The Ngaliwurri and Nungali Peoples of the Country known in white law as Timber Creek commenced three proceedings under the Native Title Act 1993 (Cth) in 1999 and 2000. The matter came before the High Court in 2018 with judgment in 2019. Twenty-seven years after the Mabo decision, and twenty years after the claims were lodged, the High Court awarded the Ngaliwurru and Ngali Peoples compensation, inter alia, for ‘cultural loss.’ This was the first time the High Court had awarded compensation for ‘cultural loss’ under the NTA and a precedent has been set. This paper will engage with the judgment and critique the white cultural privilege embedded throughout.

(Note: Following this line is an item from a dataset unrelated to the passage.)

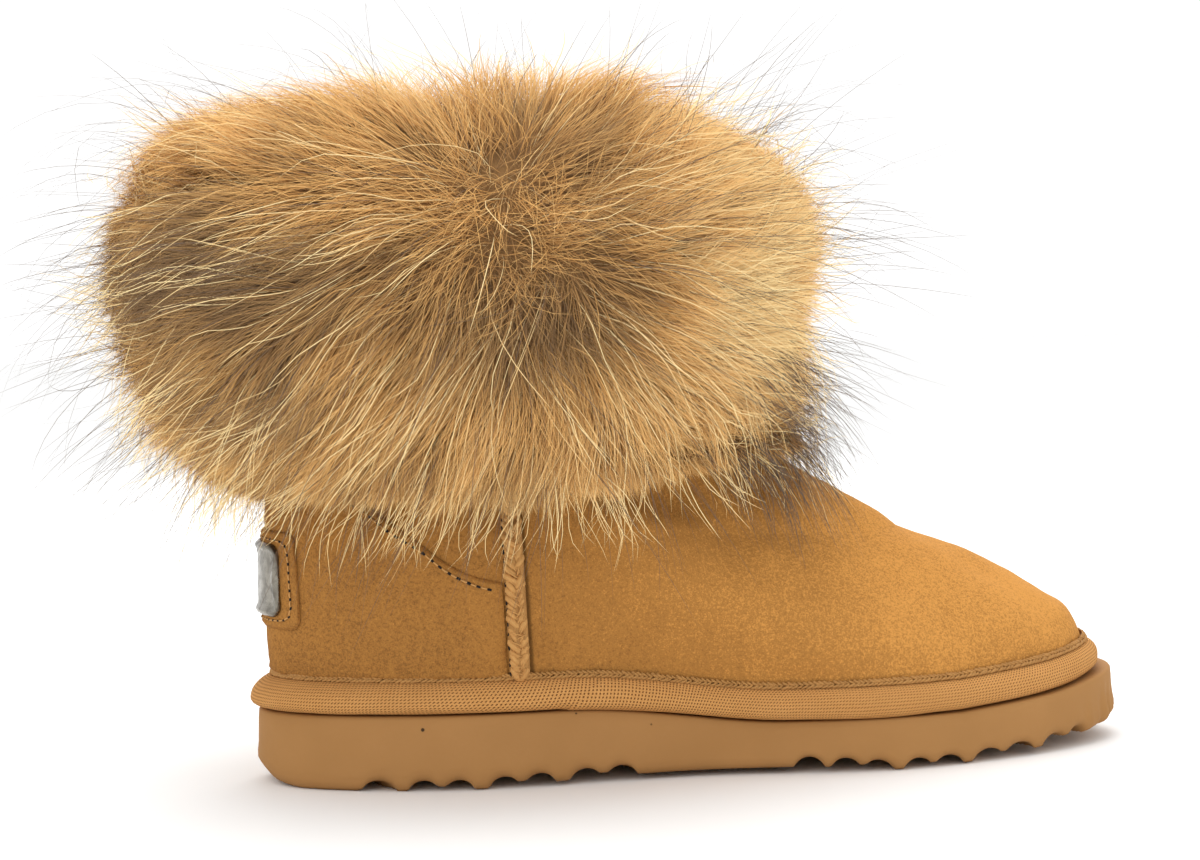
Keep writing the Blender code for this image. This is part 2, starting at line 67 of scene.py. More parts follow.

Adjunct Professor Greta Bird is a founding member of the School of Law and Justice, and scholar in the fields of multiculturalism and the law, Indigenous studies, law and society, feminist critique, and critical race theory.  She was an Australian Law Reform Commissioner on the Multiculturalism and Law reference, which reported in 1992 (Multiculturalism and the Law, Report 57), and Director of the National Centre for Cross-cultural Studies in Law. Her work has consistently broken new ground in Australian legal scholarship. Greta is the author of numerous works, including The Civilizing Mission: Race and the Construction of Crime (1987), and The Process of Law in Australia: Intercultural Perspectives (1993).